The Mudcat Café TM
Thread #173701   Message #4212688
Posted By: GUEST
02-Dec-24 - 08:01 AM
Thread Name: 'Do you still own a CD player?'
Subject: RE: 'Do you still own a CD player?'
It's true that any digital data can be lost, but so can physical data ...

Once I opened a trunkful of my books that had lain unopened in a damp part of my house for some years, and they had all rotted, and had to be burnt. In the list I gave above, there is a similar story regarding my mother's Gaelic 78s. When I was about 6 or 7 I had a favourite which I wanted to put on our record player, but one of my older brothers pushed me aside wanting to put on a different record, the 78 fell to the floor and smashed, I wailed, Ma came in and retrieved the pieces and all the other 78s and hid them away somewhere. I never saw them again until after she died, when I went around her house systematically checking every room ensuring that nothing had been left behind. Looking under her bed, I found a case, a record case, and in it were all her Gaelic 78s, but it had been against a damp wall of the house where a gutter had leaked and hadn't been fixed, so they, too, had all rotted away, and I had to bin the lot - it's probably the only time in my life that I've laughed and cried in the same breath.

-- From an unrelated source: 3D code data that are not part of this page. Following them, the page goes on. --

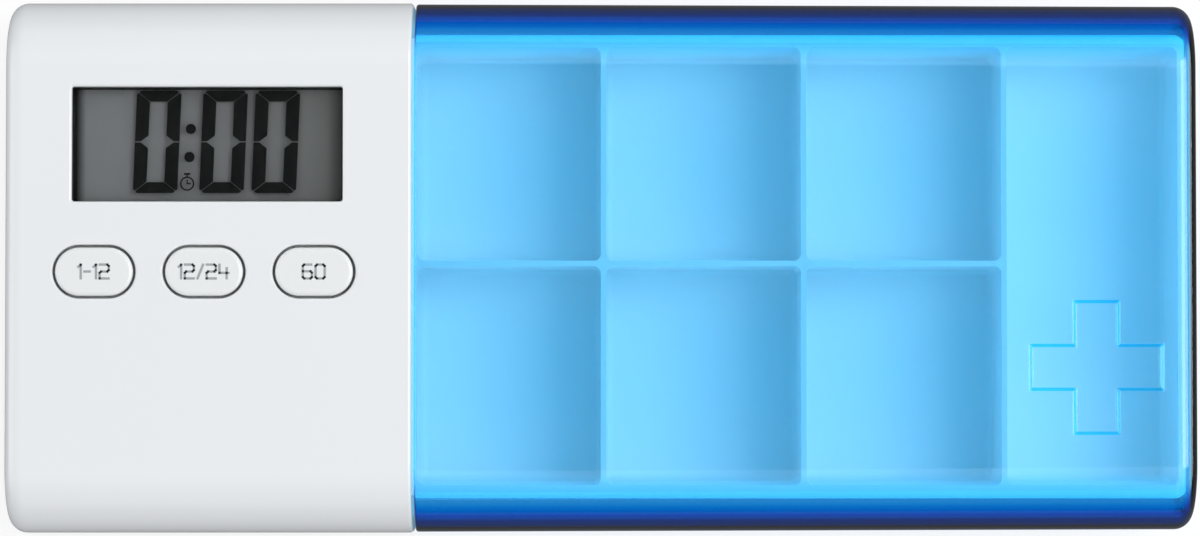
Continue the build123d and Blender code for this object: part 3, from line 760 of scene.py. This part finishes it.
@dataclass
class Lettering:
    """Plain single-stroke numbers, drawn as thin inked bars."""

    height: float
    stroke: float
    sunk: float = 0.05
    below_top: float = 0.001
    gap: float = 0.26
    reach: float = 0.42

    def glyph(self, sign: str) -> list[Array]:
        """Strokes of one sign on a box 1 high, each as the corner points of a bent line.

        Args:
            sign: One of the signs that the keys need.

        Returns:
            The strokes, each as an array of n by 2.
        """
        strokes = {
            "0": [[(0.1, 0), (0, 0.1), (0, 0.9), (0.1, 1), (0.56, 1), (0.66, 0.9), (0.66, 0.1), (0.56, 0),
                   (0.1, 0)]],
            "1": [[(0, 0.84), (0.18, 1), (0.18, 0)]],
            "2": [[(0, 1), (0.56, 1), (0.66, 0.9), (0.66, 0.6), (0.56, 0.5), (0.1, 0.5), (0, 0.4), (0, 0),
                   (0.66, 0)]],
            "4": [[(0, 1), (0, 0.4), (0.66, 0.4)], [(0.52, 0.75), (0.52, 0)]],
            "6": [[(0.62, 1), (0.1, 1), (0, 0.9), (0, 0.1), (0.1, 0), (0.56, 0), (0.66, 0.1), (0.66, 0.42),
                   (0.56, 0.52), (0, 0.52)]],
            "-": [[(0.0, 0.5), (0.4, 0.5)]],
            "/": [[(0.0, 0.0), (0.4, 1.0)]],
        }
        return [np.array(line, dtype=float) for line in strokes[sign]]

    def bars(self, line: Array) -> Array:
        """Corners of a bar along each run of a bent line, half a stroke to each side and a little longer.

        Args:
            line: Corner points of the line, in mm.

        Returns:
            An array of runs by 4 by 2.
        """
        start, end = line[:-1], line[1:]
        along = (end - start) / np.linalg.norm(end - start, axis=1, keepdims=True)
        side = np.stack([-along[:, 1], along[:, 0]], axis=1) * self.stroke / 2
        reach = along * self.stroke * self.reach
        return np.stack([start - reach - side, end + reach - side, end + reach + side, start - reach + side],
                        axis=1)

    def build(self, name: str, text: str, centre: Row, body: str) -> None:
        """Makes a number as one thin piece, its middle over a point.

        Args:
            name: The piece's name.
            text: The number.
            centre: Where its middle lies, in mm, at the height of the rim round the surface.
            body: The body that it rides on.
        """
        lines, cursor = [], 0.0
        for sign in text:
            strokes = [line * self.height for line in self.glyph(sign)]
            width = max(float(line[:, 0].max()) for line in strokes)
            lines += [line + np.array([cursor, 0.0]) for line in strokes]
            cursor += width + self.gap * self.height
        shift = np.array([centre[0] - (cursor - self.gap * self.height) / 2, centre[1] - self.height / 2])
        corners = np.concatenate([self.bars(line + shift) for line in lines])
        build_plates(name, corners, (centre[2] - self.sunk, centre[2] - self.below_top), body,
                     Stuff.PRINT)


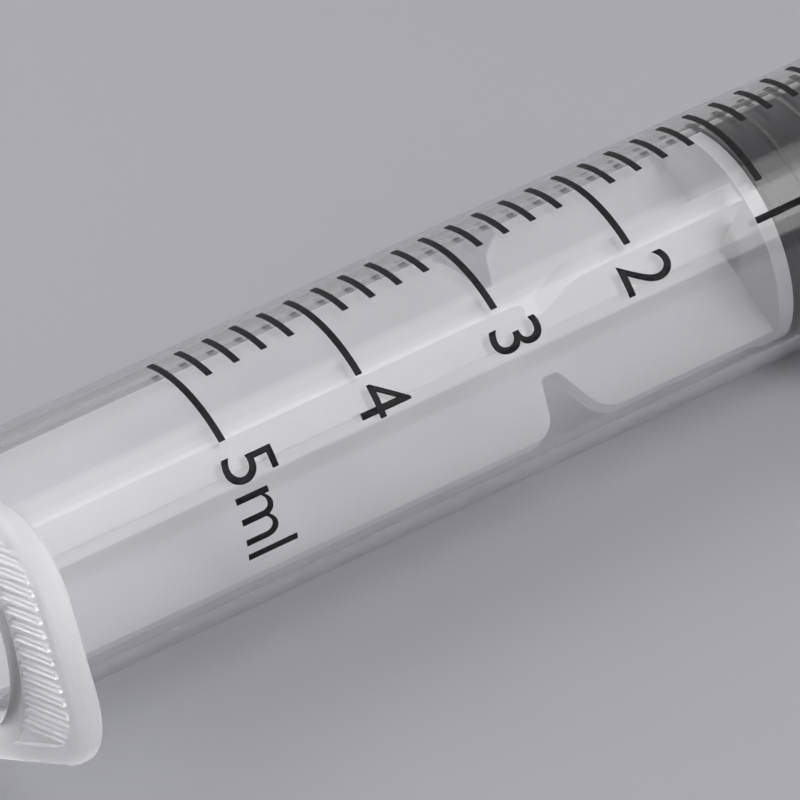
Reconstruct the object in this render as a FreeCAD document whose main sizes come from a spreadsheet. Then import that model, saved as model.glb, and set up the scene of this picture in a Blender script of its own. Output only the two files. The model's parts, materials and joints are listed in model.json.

Yes, digital data can be lost, but it's a lot easier to make copies of it against that happening than it is for physical media. I did the digitising getting on for 15 years ago now, but despite hard disk failures in the servers, etc, I've not lost any significant work, because I keep copies of everything - note that in my original description above I said I DUPLICATED the recordings onto two small server boxes, one of which I took with me, the rest stayed with my stuff in storage. Yes, I could lose everything to a catastrophic fire, but likely that would burn all my books and CDs as well.